Back to Robin. She has an innate sense for the stone. When she starts cutting, I suspect her mind’s eye knows exactly how it will look. Robin’s abstract work is relatively small scale, not something you realize when you see her work online, despite the measurements. When you see it in person, you realize that it’s a comfortable scale, appropriate to most of our homes or offices. (if you live in a McMansion, well, I don’t know what to say.)

So I knew that Robin was talented and creative. I also knew that she has an almost insane level of energy. But I didn’t know that she’s honest and funny, and doesn’t take herself seriously. Don’t get me wrong – she takes her work very seriously. But talking to Robin about her work or anything else, is a lot of fun. She has insight, she’s bright and she’s irreverent. Two hours flew – and we hadn’t gone to her studio yet to see her works in progress and her working environment.

Robin’s entire house is her studio and showroom. She works downstairs, puts the finished pieces on the living level, and stores new stone in the garage. Reminds me of the days when everyone was surrounded by their work – not that I’m that old, but I’m a medieval/renaissance history buff.

Here’s what I don’t understand. When you talk to Robin, she always want to talk about her realistic pieces. (Love the giant M&M bag!) It’s remarkable how perfectly lifelike (if that’s the right word for a pencil or a cookie or a boot) they are. Yes, she captures the item perfectly. But her genius is in creating expression through her abstract pieces.

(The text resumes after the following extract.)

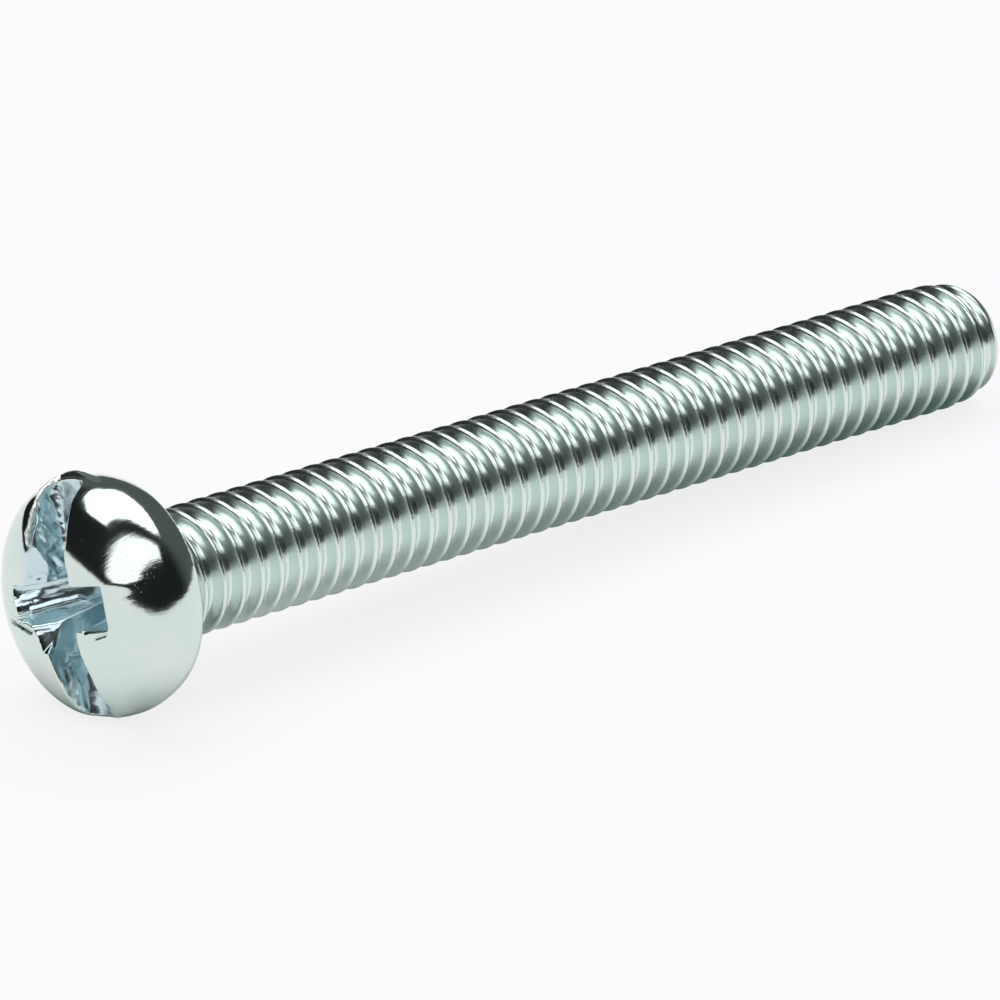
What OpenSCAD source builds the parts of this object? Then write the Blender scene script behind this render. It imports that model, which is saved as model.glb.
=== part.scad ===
// Machine screw with a tall round head, a combined slot and cross drive and a full thread.
// It lies as it comes to rest, on the rim of its head and the last crests of its thread.
// The screw is worked out along its own axis, with the bearing face of the head at x = 0,
// the point of the screw at +X and the dome at -X, and is then laid down as one piece.

/* [Head] */
// Diameter of the head at its widest ring
head_d = 7.7; // [7.3:0.05:8.5]
// Height of the widest ring over the bearing face
rim_h = 1.2; // [0.6:0.05:1.6]
// Height of the dome over the widest ring
dome_h = 1.85; // [1.6:0.05:2.4]
// How far the bearing face is drawn in from the widest ring, on each side
rim_inset = 0.33; // [0.1:0.01:0.5]
// How full the dome is: 2 is an ellipse, more is squarer
dome_fullness = 2.6; // [2:0.1:3.2]

/* [Drive] */
// Width of the slot
slot_w = 1.75; // [1.1:0.05:2]
// Depth of the slot, from the top of the dome
slot_depth = 1.5; // [1:0.05:1.7]
// Span of the cross recess over two opposite wings, at the top of the dome
recess_span = 4.5; // [4.2:0.05:5.2]
// Width of one wing of the cross recess
wing_w = 1.4; // [0.9:0.05:1.5]
// Depth of the cross recess, from the top of the dome
recess_depth = 2.1; // [1.8:0.05:2.3]
// Slope of the outer ends of the wings, from the axis
wing_slope = 26; // [20:1:28]
// Turn of the drive about the axis, from the upright
drive_turn = -17.4; // [-45:0.1:45]

/* [Thread] */
// Length under the head
screw_l = 36.6; // [12:0.1:60]
// Outer diameter of the thread
thread_d = 4.166; // [4:0.01:4.5]
// Pitch of the thread
thread_pitch = 0.79375; // [0.7:0.00625:0.9]
// Length over which the thread rises out of the neck
runout_l = 0.9; // [0.6:0.05:2]
// Angle about the axis at which a crest crosses the bearing face
thread_turn = 259; // [0:1:360]

/* [Neck and point] */
// Length of the plain neck under the head
neck_l = 0.7; // [0.4:0.05:2]
// Gap between the thread and the flat part of the bearing face
seat_gap = 0.06; // [0.03:0.01:0.15]
// Diameter of the flat end of the point
point_d = 2.76; // [2:0.02:3]
// Length over which the thread rounds off towards the point
point_l = 2.5; // [1:0.1:4]
// How full the rounding of the point is: 2 is an ellipse, more is squarer
point_fullness = 2.6; // [2:0.1:3.2]

/* [Hidden] */
$fn = 96;

zinc = [0.78, 0.82, 0.83];

head_r = head_d / 2;
head_h = rim_h + dome_h;
bearing_r = head_r - rim_inset;

// Standard 60 degree thread with a crest of an eighth of the pitch and a rounded root's depth
thread_r = thread_d / 2;
crest_w = thread_pitch / 8;
thread_depth = 0.5946 * thread_pitch;
flank_w = thread_depth * tan(30);
root_r = thread_r - thread_depth;
blank_r = thread_r - 0.3248 * thread_pitch;
point_r = point_d / 2;

// The thread is a net of points: steps round each turn, and four points along each pitch
turn_steps = 24;
// Steps along the outline of the rim, the dome and the fillet
rim_steps = 8;
dome_steps = 18;
fillet_steps = 6;
// How deep the neck starts inside the head, and how far its faded end goes under the thread's root
neck_in = 0.4;
fade_under = 0.1;
// How far the cuts start outside the head
cut_over = 0.5;
// The pit under the cross recess, and its radius as a share of a wing's width
pit_depth = 0.4;
pit_lap = 0.05;
pit_share = 0.4;
// Points nearer to an end than this lie on it
snap = 0.04;

thread_x0 = 0.12;
first_turn = -2;
last_turn = ceil(screw_l / thread_pitch) + 1;
profile = [
    [-crest_w / 2 - flank_w, root_r],
    [-crest_w / 2, thread_r],
    [crest_w / 2, thread_r],
    [crest_w / 2 + flank_w, root_r]
];
rows = (last_turn - first_turn) * 4;

// Quarter of a full oval: 0 at the end of its length, 1 once it has run its length
function oval(t, fullness) =
    t <= 0 ? 0 : t >= 1 ? 1 : pow(1 - pow(1 - t, fullness), 1 / fullness);

// Largest radius that the thread can have at a place along the screw
function point_limit(x) =
    point_r + (thread_r - point_r) * oval((screw_l - x) / point_l, point_fullness);
function runout_limit(x) =
    root_r + (thread_r - root_r) * min(1, max(0, (x - thread_x0) / runout_l));

// One point of the net, held between the two ends of the thread. Half a step of turn puts
// a flat of the net underneath, so that the screw doesn't rest on a corner and roll off it
function thread_point(step, row) =
    let (
        turn = (step + 0.5) / turn_steps,
        corner = profile[row % 4],
        x_free = thread_pitch * (first_turn + floor(row / 4) + turn - thread_turn / 360) + corner[0],
        x = x_free < thread_x0 + snap ? thread_x0 : x_free > screw_l - snap ? screw_l : x_free,
        r_free = x == thread_x0 ? root_r : corner[1],
        r = min(r_free, point_limit(x), runout_limit(x)),
        angle = 360 * turn
    )
    [x, r * cos(angle), r * sin(angle)];

net = [for (step = [0 : turn_steps - 1]) for (row = [0 : rows - 1]) thread_point(step, row)];

// Points of the net by step and row: past a full turn the rows move on by one pitch
function at(step, row) =
    step < turn_steps ? step * rows + row : at(step - turn_steps, min(row + 4, rows - 1));

net_faces = [
    for (step = [0 : turn_steps - 1]) for (row = [0 : rows - 2])
        let (a = at(step, row), b = at(step, row + 1), c = at(step + 1, row + 1), d = at(step + 1, row))
        each [[a, b, c], [a, c, d]]
];
start_cap = [for (step = [0 : turn_steps - 1]) at(step, 0)];
end_cap = [for (step = [turn_steps - 1 : -1 : 0]) at(step, rows - 1)];

// Outline of the head as [radius, place along the axis], from the bearing face to the top of the dome
head_side = [
    for (i = [0 : rim_steps])
        let (rise = i / rim_steps)
        [head_r - rim_inset * pow(1 - rise, 2), -rim_h * rise]
];
head_dome = [
    for (i = [1 : dome_steps])
        let (turn = 90 * i / dome_steps)
        [
            i == dome_steps ? 0 : head_r * pow(cos(turn), 2 / dome_fullness),
            -rim_h - dome_h * pow(sin(turn), 2 / dome_fullness)
        ]
];
head_outline = concat([[0, 0]], head_side, head_dome);

// Outline of the neck: a fillet meets the bearing face outside the thread's own diameter,
// and the far end fades into the first turns of the thread
fillet_r = thread_r + seat_gap - blank_r;
fade_l = blank_r - root_r + fade_under;
neck_outline = concat(
    [[0, -neck_in], [blank_r + fillet_r, -neck_in]],
    [
        for (i = [0 : fillet_steps])
            let (turn = 90 * i / fillet_steps)
            [blank_r + fillet_r * (1 - sin(turn)), fillet_r * (1 - cos(turn))]
    ],
    [[blank_r, neck_l], [blank_r - fade_l, neck_l + fade_l], [0, neck_l + fade_l]]
);

// How far a tilted end reaches below the axis: the screw lies where both ends reach as far.
// The middle of one of the head's flats, which is underneath, is a little nearer to the axis
flat_share = cos(180 / $fn);
function head_reach(tilt) =
    max([for (p = head_outline) p[0] * flat_share * cos(tilt) + p[1] * sin(tilt)]);
function thread_reach(tilt) = max([for (p = net) p[0] * sin(tilt) - p[2] * cos(tilt)]);
function rest_tilt(tries, tilt = 0) =
    tries == 0 ? tilt
        : rest_tilt(tries - 1, tilt + asin((head_reach(tilt) - thread_reach(tilt)) / screw_l));
tilt = rest_tilt(5);
back_x = min([for (p = head_outline) p[1] * cos(tilt) - p[0] * sin(tilt)]);
front_x = max([for (p = net) p[0] * cos(tilt) + p[2] * sin(tilt)]);

// Turns an outline of [radius, place] about the axis of the screw, also with a flat underneath
module turned(outline) {
    rotate([180 / $fn, 0, 0])
        rotate([0, 90, 0])
            rotate_extrude()
                polygon(outline);
}

module head() {
    turned(head_outline);
}

module neck() {
    turned(neck_outline);
}

module thread() {
    polyhedron(points = net, faces = concat([start_cap], net_faces, [end_cap]), convexity = 10);
}

module slot() {
    translate([-head_h - cut_over, -slot_w / 2, -head_r - cut_over])
        cube([slot_depth + cut_over, slot_w, head_d + 2 * cut_over]);
}

// Two crossing wings with sloping outer ends, and the shallow pit of the punch below them
module cross_recess() {
    slope = tan(wing_slope);
    intersection() {
        translate([-head_h - cut_over, 0, 0])
            rotate([0, 90, 0])
                cylinder(
                    h = recess_depth + cut_over,
                    r1 = recess_span / 2 + cut_over * slope,
                    r2 = recess_span / 2 - recess_depth * slope
                );
        for (turn = [0, 90])
            rotate([turn, 0, 0])
                translate([-head_h - 2 * cut_over, -wing_w / 2, -recess_span])
                    cube([recess_depth + 3 * cut_over, wing_w, 2 * recess_span]);
    }
    translate([recess_depth - head_h - pit_lap, 0, 0])
        rotate([0, 90, 0])
            cylinder(h = pit_depth, r1 = wing_w * pit_share, r2 = 0);
}

module drive() {
    rotate([drive_turn, 0, 0]) {
        slot();
        cross_recess();
    }
}

module screw() {
    color(zinc)
        translate([-(back_x + front_x) / 2, 0, head_reach(tilt)])
            rotate([0, tilt, 0]) {
                difference() {
                    union() {
                        head();
                        neck();
                    }
                    drive();
                }
                thread();
            }
}

screw();
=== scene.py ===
"""A zinc-plated machine screw with a round head, a slot and cross drive and a rolled thread.

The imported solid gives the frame. One mesh replaces it: the head is the skin of a field that
holds the dome, the punched drive and its torn metal, and the threaded shank is a net of points
wound along the thread. Lengths are in millimetres until the mesh is laid down in metres.
"""

import math

import bpy
import numpy as np
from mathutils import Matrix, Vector


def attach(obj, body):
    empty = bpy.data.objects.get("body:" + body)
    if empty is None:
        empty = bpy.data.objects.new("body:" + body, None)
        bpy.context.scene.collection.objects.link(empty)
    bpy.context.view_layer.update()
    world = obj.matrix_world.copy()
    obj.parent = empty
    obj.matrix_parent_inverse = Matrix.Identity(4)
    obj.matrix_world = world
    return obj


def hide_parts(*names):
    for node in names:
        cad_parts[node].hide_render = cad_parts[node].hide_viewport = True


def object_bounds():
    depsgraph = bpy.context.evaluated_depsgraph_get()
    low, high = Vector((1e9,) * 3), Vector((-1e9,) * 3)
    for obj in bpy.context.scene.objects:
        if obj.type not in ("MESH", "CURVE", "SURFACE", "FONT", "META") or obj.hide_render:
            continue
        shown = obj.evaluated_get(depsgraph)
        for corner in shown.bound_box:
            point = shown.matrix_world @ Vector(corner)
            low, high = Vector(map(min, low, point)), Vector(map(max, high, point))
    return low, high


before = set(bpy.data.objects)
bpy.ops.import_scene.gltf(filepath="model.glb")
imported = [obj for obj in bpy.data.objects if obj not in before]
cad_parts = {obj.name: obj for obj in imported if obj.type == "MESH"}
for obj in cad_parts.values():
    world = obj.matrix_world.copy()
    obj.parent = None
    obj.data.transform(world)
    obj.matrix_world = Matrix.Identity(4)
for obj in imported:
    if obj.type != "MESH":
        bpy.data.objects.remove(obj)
cad_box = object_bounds()

MM = 0.001
FULL_TURN = 2 * math.pi

# The screw lies on the rim of its head and on the last crests of its thread
REST_TILT = math.radians(2.8531)
REST_BACK = 16.7742
REST_HEIGHT = 3.78576

# Head, as distances from the bearing face and from the axis
HEAD_R = 3.85
RIM_H = 1.2
DOME_H = 1.85
RIM_INSET = 0.33
DOME_FULLNESS = 2.6
TOP = RIM_H + DOME_H

# Drive
DRIVE_TURN = math.radians(-17.4)
SLOT_HALF = 0.875
SLOT_DEPTH = 1.5
RECESS_HALF_SPAN = 2.25
WING_HALF = 0.7
RECESS_DEPTH = 2.1
WING_SLOPE = math.tan(math.radians(26))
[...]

Robin has gotten recognition for her boots and hats. She’s been on TV and there’s a You-Tube video. But I wish she’d get even more recognition for pieces like All Twisted Up, Sea Horse or her various Knots and Unknots.

She plans to finish this summer with all of the pieces she’s started and left half done. That means religious wall hung sculptures, boots, hats, bags and other things. Let’s hope that means room and time to explore the inner life of the stones piling up in the garage.

One last thing: she’s a good cook! I still can taste her onion and red pepper bread. Yum. Typically, Robin will tell you that she doesn’t cook, she shreds, mashes and dries. But still Yum.